## [EXERCISE AIM]
Each line of the listing that contains the word "FreeCAD" is to be copied.

## [GIVEN INFORMATION]
+++

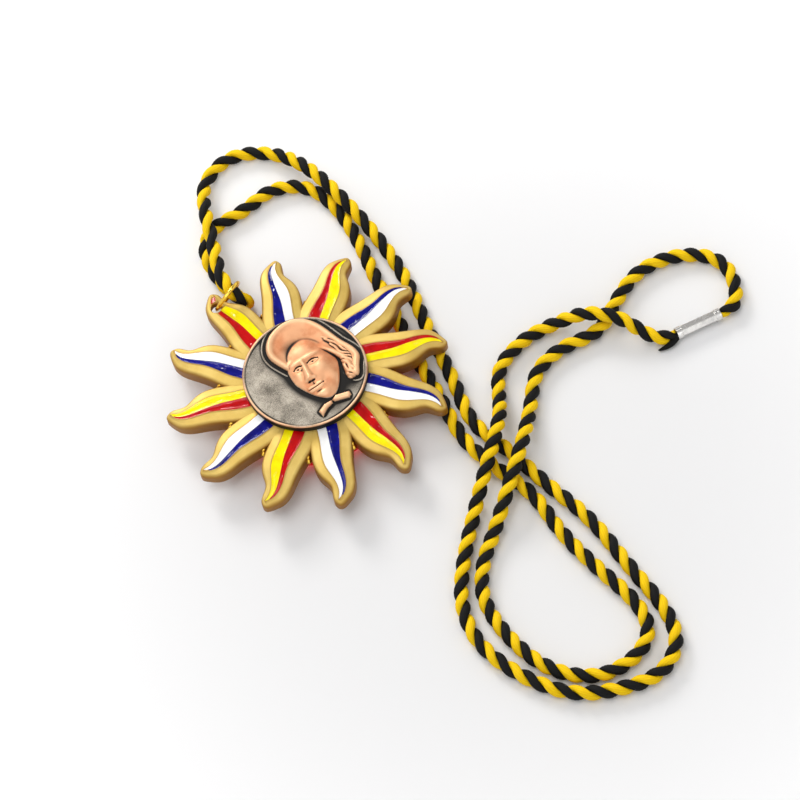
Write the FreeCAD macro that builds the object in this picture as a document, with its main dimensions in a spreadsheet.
"""Sunburst neck medal on a twisted two-colour cord, in millimetres.

The medal lies face up.  The origin is the centre of its back face, +Z is up and +Y runs from the
centre to the ray that carries the jump ring.  Twelve cast flame rays carry inlaid enamel strips, a
struck coin sits over their roots, and a bezel with bead claws holds the red backing disc behind.
The cord is one closed loop: it starts and ends in a crimp ferrule and passes through the jump ring.
"""
import FreeCAD
import Part
import math
import os

import Sketcher
from FreeCAD import Matrix, Placement, Rotation, Vector

os.makedirs("parts", exist_ok=True)
doc = FreeCAD.newDocument("SunburstMedal")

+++

## [SOLUTION]
Write the FreeCAD macro that builds the object in this picture as a document, with its main dimensions in a spreadsheet.
import FreeCAD
from FreeCAD import Matrix, Placement, Rotation, Vector
doc = FreeCAD.newDocument("SunburstMedal")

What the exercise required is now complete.